» **What to work on**
All the data should come back exactly as it was given.

Records from a data source:
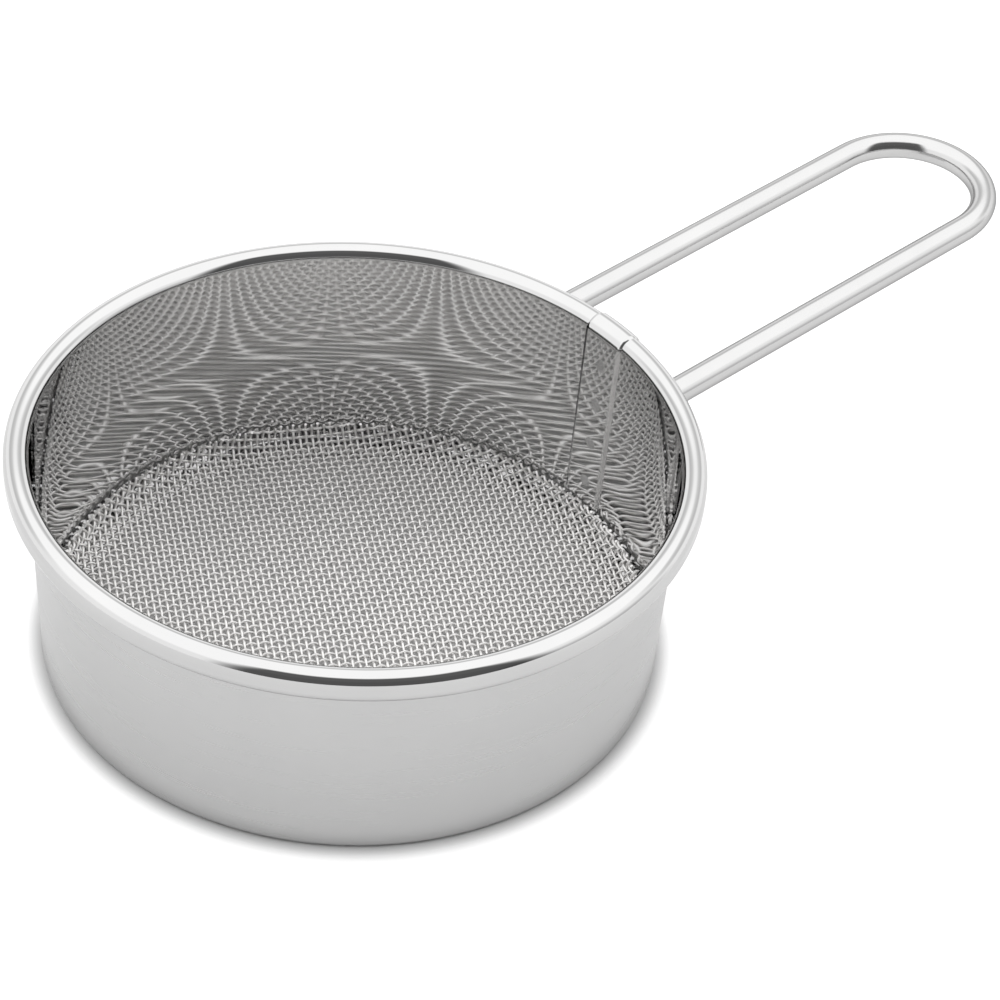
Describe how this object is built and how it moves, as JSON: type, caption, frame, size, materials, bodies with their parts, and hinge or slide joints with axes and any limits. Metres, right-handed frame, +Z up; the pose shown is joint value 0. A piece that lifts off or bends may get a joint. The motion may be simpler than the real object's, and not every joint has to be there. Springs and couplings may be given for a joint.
{
  "type": "flour sifter",
  "caption": "Round stainless hand sieve: lapped band with a rolled rim, woven wire mesh tray in its base and a welded wire loop handle.",
  "frame": {"origin": "centre of the circle on which the band's lip rests, on the sieve's axis", "axes": "+X out along the loop handle, +Y to the handle's left leg, +Z up out of the bowl"},
  "size_m": [0.2145, 0.12, 0.0434],
  "materials": {
    "band_steel": "polished",
    "mesh_steel": "bright drawn wire",
    "handle_steel": "polished",
    "hoop_steel": "drawn wire",
    "weld_metal": "satin weld"
  },
  "bodies": {
    "root": {"sieve_band": "band_steel", "rim_wire": "hoop_steel", "seam_spot_welds": "weld_metal", "woven_mesh_tray": "mesh_steel", "mesh_spot_welds": "weld_metal", "loop_handle": "handle_steel", "handle_weld_left": "weld_metal", "handle_weld_right": "weld_metal"}
  },
  "joints": []
}
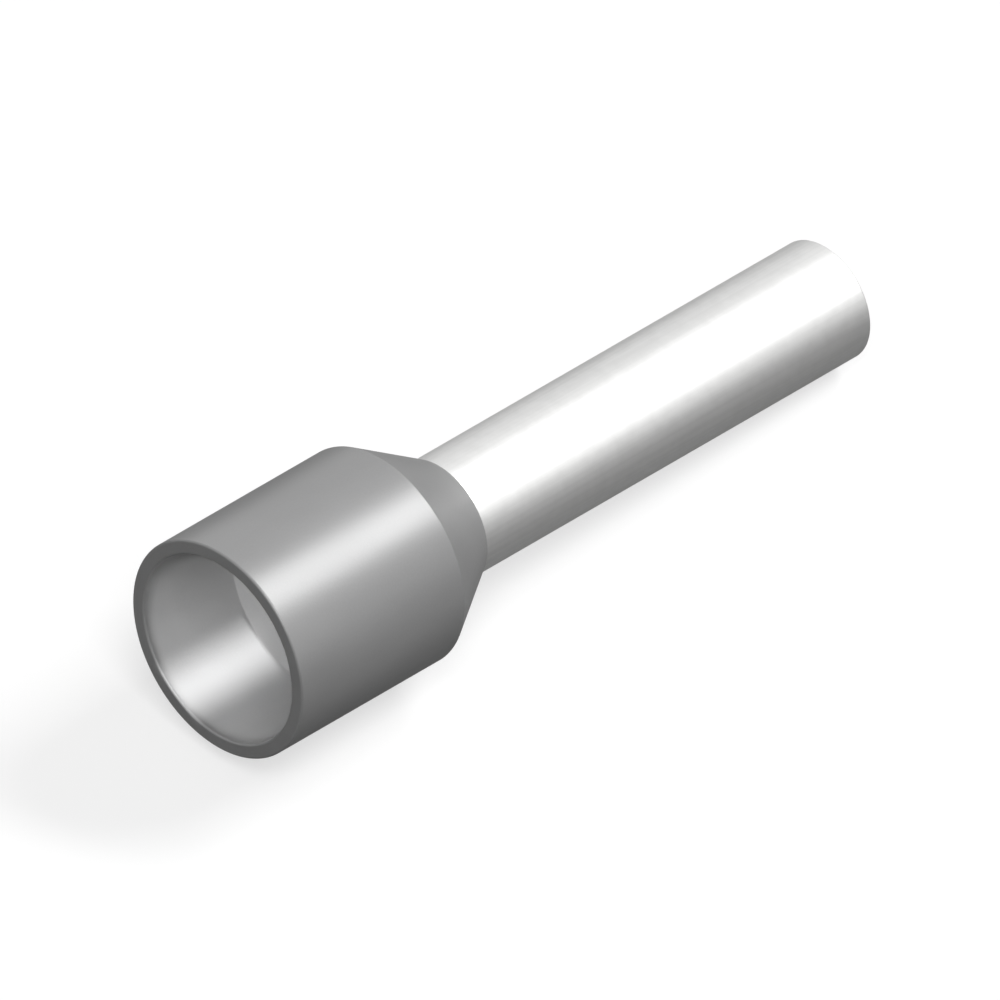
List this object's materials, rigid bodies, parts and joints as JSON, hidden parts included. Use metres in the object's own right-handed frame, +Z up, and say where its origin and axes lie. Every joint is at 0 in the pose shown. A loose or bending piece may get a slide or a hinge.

» **The result**
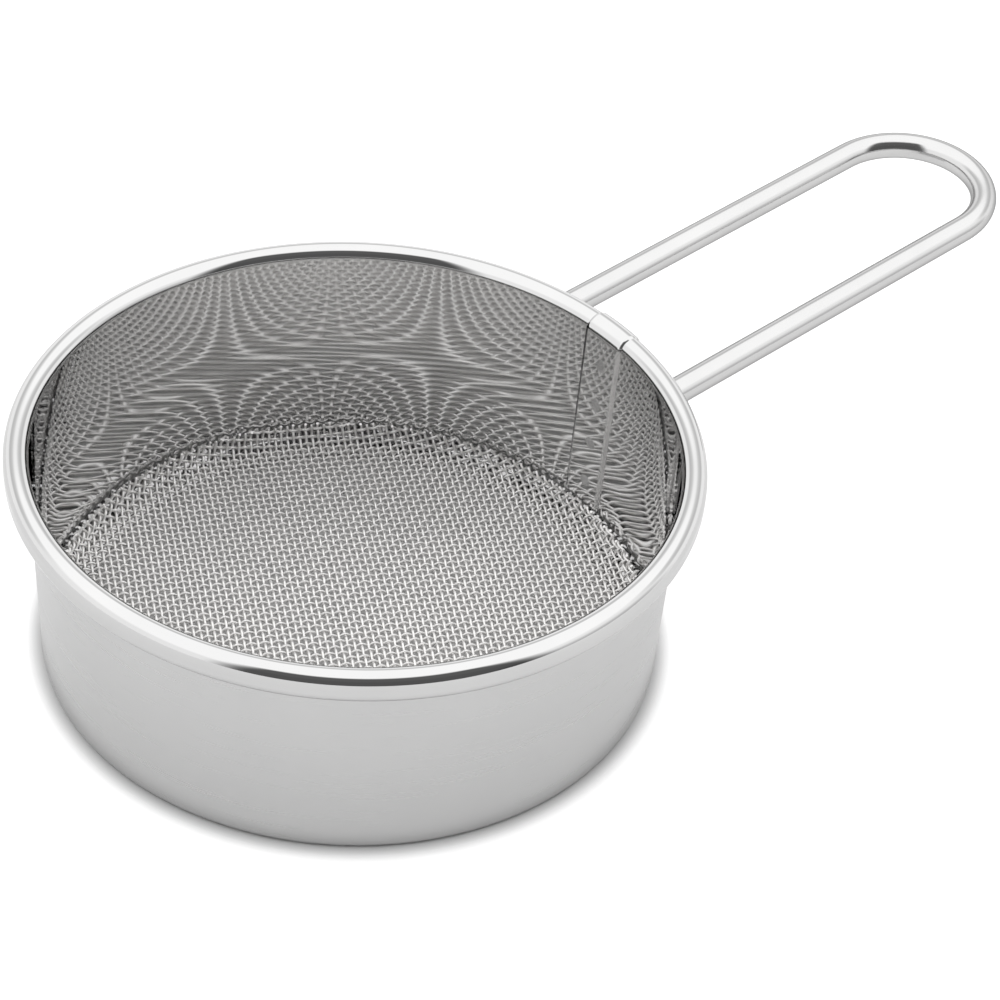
Describe how this object is built and how it moves, as JSON: type, caption, frame, size, materials, bodies with their parts, and hinge or slide joints with axes and any limits. Metres, right-handed frame, +Z up; the pose shown is joint value 0. A piece that lifts off or bends may get a joint. The motion may be simpler than the real object's, and not every joint has to be there. Springs and couplings may be given for a joint.
{
  "type": "flour sifter",
  "caption": "Round stainless hand sieve: lapped band with a rolled rim, woven wire mesh tray in its base and a welded wire loop handle.",
  "frame": {"origin": "centre of the circle on which the band's lip rests, on the sieve's axis", "axes": "+X out along the loop handle, +Y to the handle's left leg, +Z up out of the bowl"},
  "size_m": [0.2145, 0.12, 0.0434],
  "materials": {
    "band_steel": "polished",
    "mesh_steel": "bright drawn wire",
    "handle_steel": "polished",
    "hoop_steel": "drawn wire",
    "weld_metal": "satin weld"
  },
  "bodies": {
    "root": {"sieve_band": "band_steel", "rim_wire": "hoop_steel", "seam_spot_welds": "weld_metal", "woven_mesh_tray": "mesh_steel", "mesh_spot_welds": "weld_metal", "loop_handle": "handle_steel", "handle_weld_left": "weld_metal", "handle_weld_right": "weld_metal"}
  },
  "joints": []
}
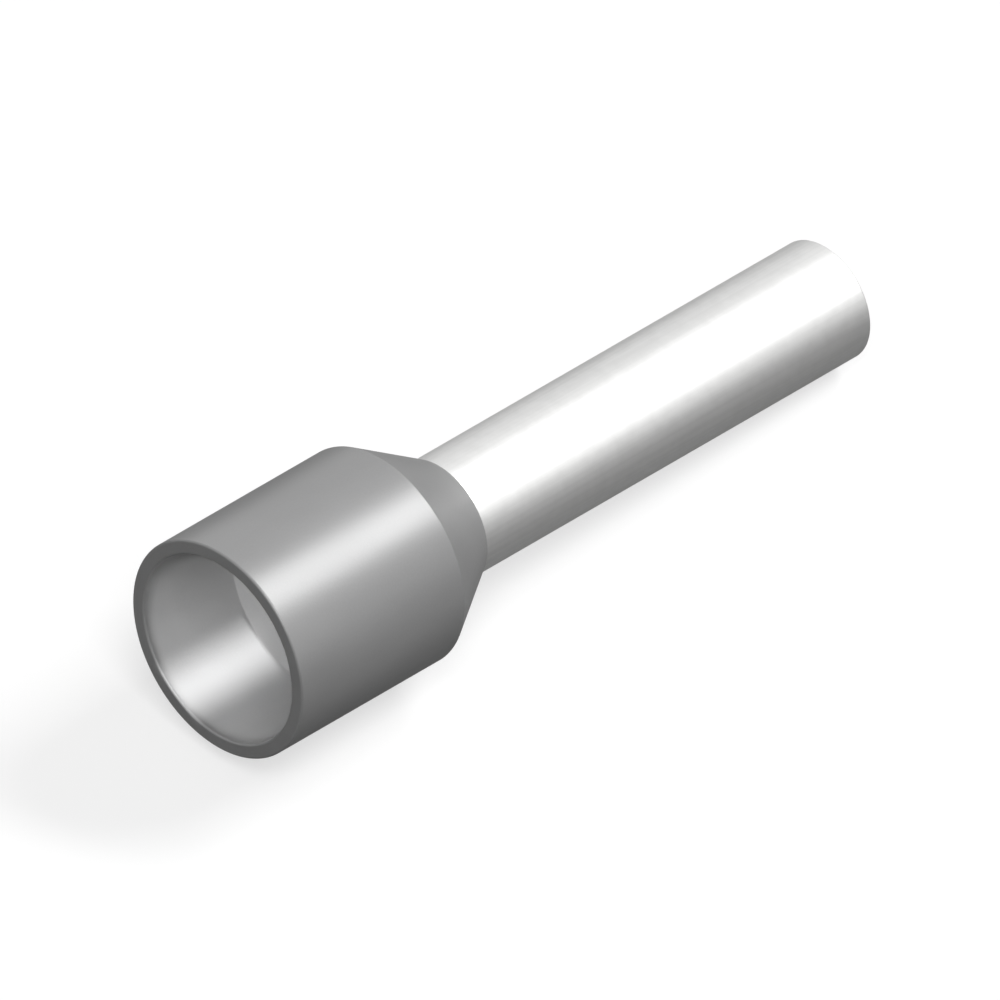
List this object's materials, rigid bodies, parts and joints as JSON, hidden parts included. Use metres in the object's own right-handed frame, +Z up, and say where its origin and axes lie. Every joint is at 0 in the pose shown. A loose or bending piece may get a slide or a hinge.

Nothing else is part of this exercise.